Master Peters Puppet Show
Jean Rigby (mezzo-soprano)
The Boy Yvette Bonner (soprano)
Master Peter Timothy Robinson (tenor)
Don Quixote Jonathan Lemalu (bass-baritone)
Birmingham Contemporary Music GroupAlexander Briger
Reviewed by: Richard Whitehouse
Reviewed: 27 August, 2002
Venue: Royal Albert Hall, London
The Hispanic theme made an imaginative entry into this late-evening Prom. Obliquely in the case of Last Round – Osvaldo Golijov’s 1996 recollection of the soul of Argentinean tango, as personified by Astor Piazzolla. From an energetic, incisive opening, the music progresses to a sustained threnody – as much evocation of as elegy for times past, and delivered with intensity by the double quartet of BCMG strings.

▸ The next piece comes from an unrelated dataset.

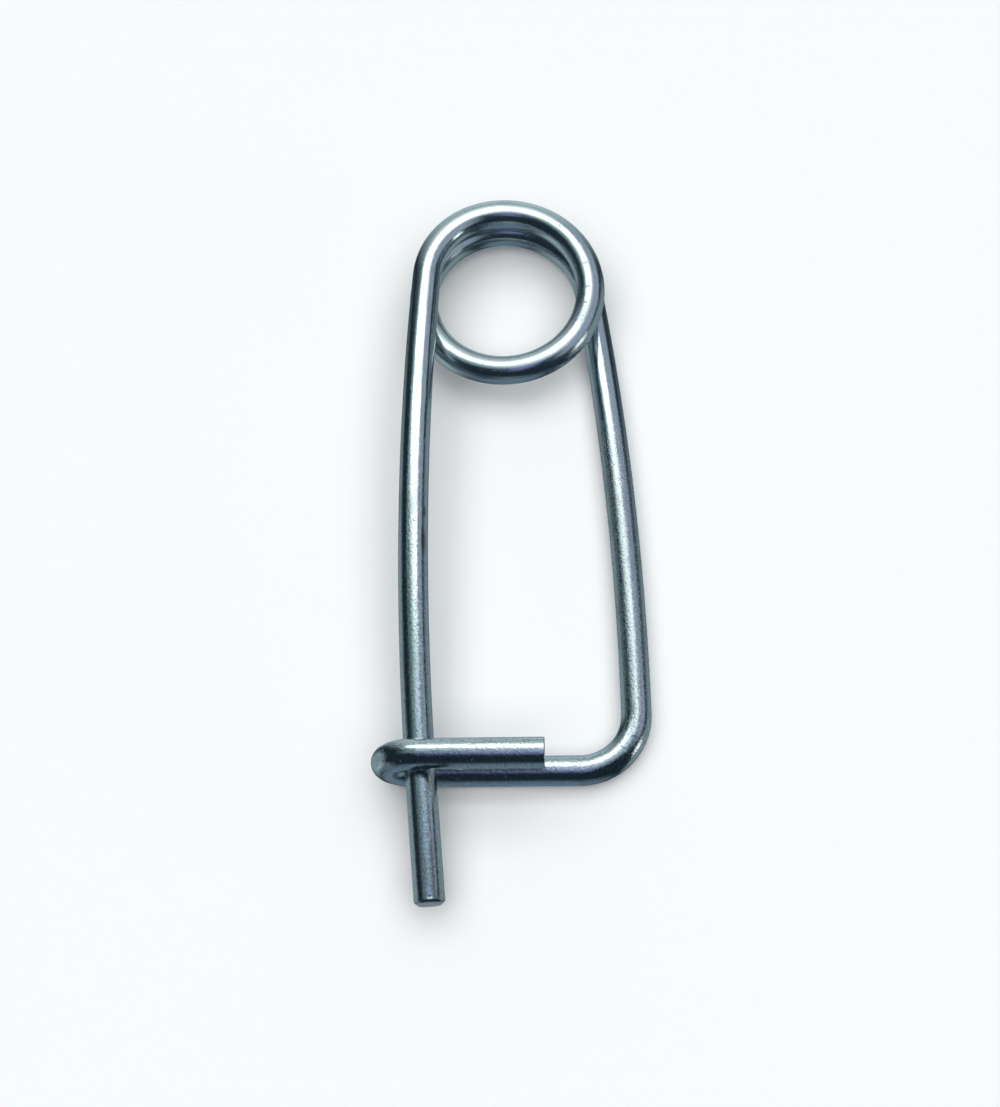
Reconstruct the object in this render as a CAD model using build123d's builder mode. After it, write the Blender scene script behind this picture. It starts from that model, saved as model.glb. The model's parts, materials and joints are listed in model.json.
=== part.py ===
"""Coiled tension safety pin that locks a hitch pin: one length of plated spring wire.

From its free end the wire runs up the pin leg, winds a coil of almost one and a half turns,
runs down the back leg, turns along the cross bar and ends in a hook that holds the pin leg.
The object lies on its back: X runs along the cross bar, Y up the legs to the coil and Z up
along the coil's axis. The real wire is unbroken. Here it is cut square where it changes shape
and, in the coil, where one stretch turns against the next when the legs are squeezed.
Headings are degrees clockwise from +Y, seen from above, and slopes are degrees above level.
"""

import os
from math import atan, cos, degrees, pi, radians, sin, tan

from build123d import *

# Wire
wire_d = 4.76  # 3/16 in
wire_r = wire_d / 2
slack = 0.35  # gap between the closed pin leg and the wire that holds it

# Coil, counted up and anticlockwise from its rear end
coil_r = 14.1  # to the middle of the wire
coil_pitch = 5.8
coil_rear_angle = 28.7  # from +X
coil_turn = 437.0
coil_names = ["coil_rear_arc", "coil_lower_arc", "coil_front_arc"]

# Back leg, cross bar and hook
back_bend_r = 14.1
back_bend_turn = 20.0
back_leg_bow_r = 535.0
back_leg_length = 75.0
corner_r = 9.0
hook_r = wire_d + slack  # the hook's two sides just clear the pin leg between them
return_end_x = 5.8  # cut end of the hook, right of the coil's axis

# Pin leg
pin_bend_r = 13.0
pin_bend_turn = 70.0
pin_bend_slope = 1.0  # the leg still rises where it leaves its bend
pin_leg_bow_r = 570.0
pin_leg_length = 87.5
latch_along_leg = 83.87  # from the pin bend to the cross bar
pin_tip_length = 18.1
tip_chamfer = 0.6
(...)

Simon Holt’s Canciones (1986) was among the works that established his reputation and still sounds representative today. The three Lorca settings get to the smouldering core of this most emotive of modern poets – whether in the vivid musical onomatopoeia of ’Rider’s Song (1860)’, with its boldly individual treatment of what might be termed ’Stravinskian chording’, or the death-centred folk settings on either side. Jean Rigby’s darkly sensuous tone is ideal in this music, and Alexander Briger directed with commitment if not quite the rhythmic clarity evident in previous performances.
Manuel de Falla will feature prominently in any Spanish-themed season, and Master Peter’s Puppet Show is his most intrinsically Spanish piece. An episode from Cervantes’s Don Quixote furnishes the narrative for this elegant and moving play within a play, in which the knight-errant witnesses and finally intervenes in a puppet drama of chivalry and heroism. Falla intercuts the two layers of action with breathtaking elegance, while the instrumental ensemble ranges over a number of guises from consort to theatre orchestra. Spain’s ’golden age’ is evoked in terms probing and affectionate.
Yvette Bonner’s ringingly-incisive boy-soprano complemented Jonathan Lemalu’s trenchant but not too severe Quixote, with Timothy Robinson contributing a characterful Master Peter. Briger guided BCMG through the score, in all its teasing allusiveness and intricate pastiche, with evident sympathy. An engaging close to a well-planned and absorbing late-nighter.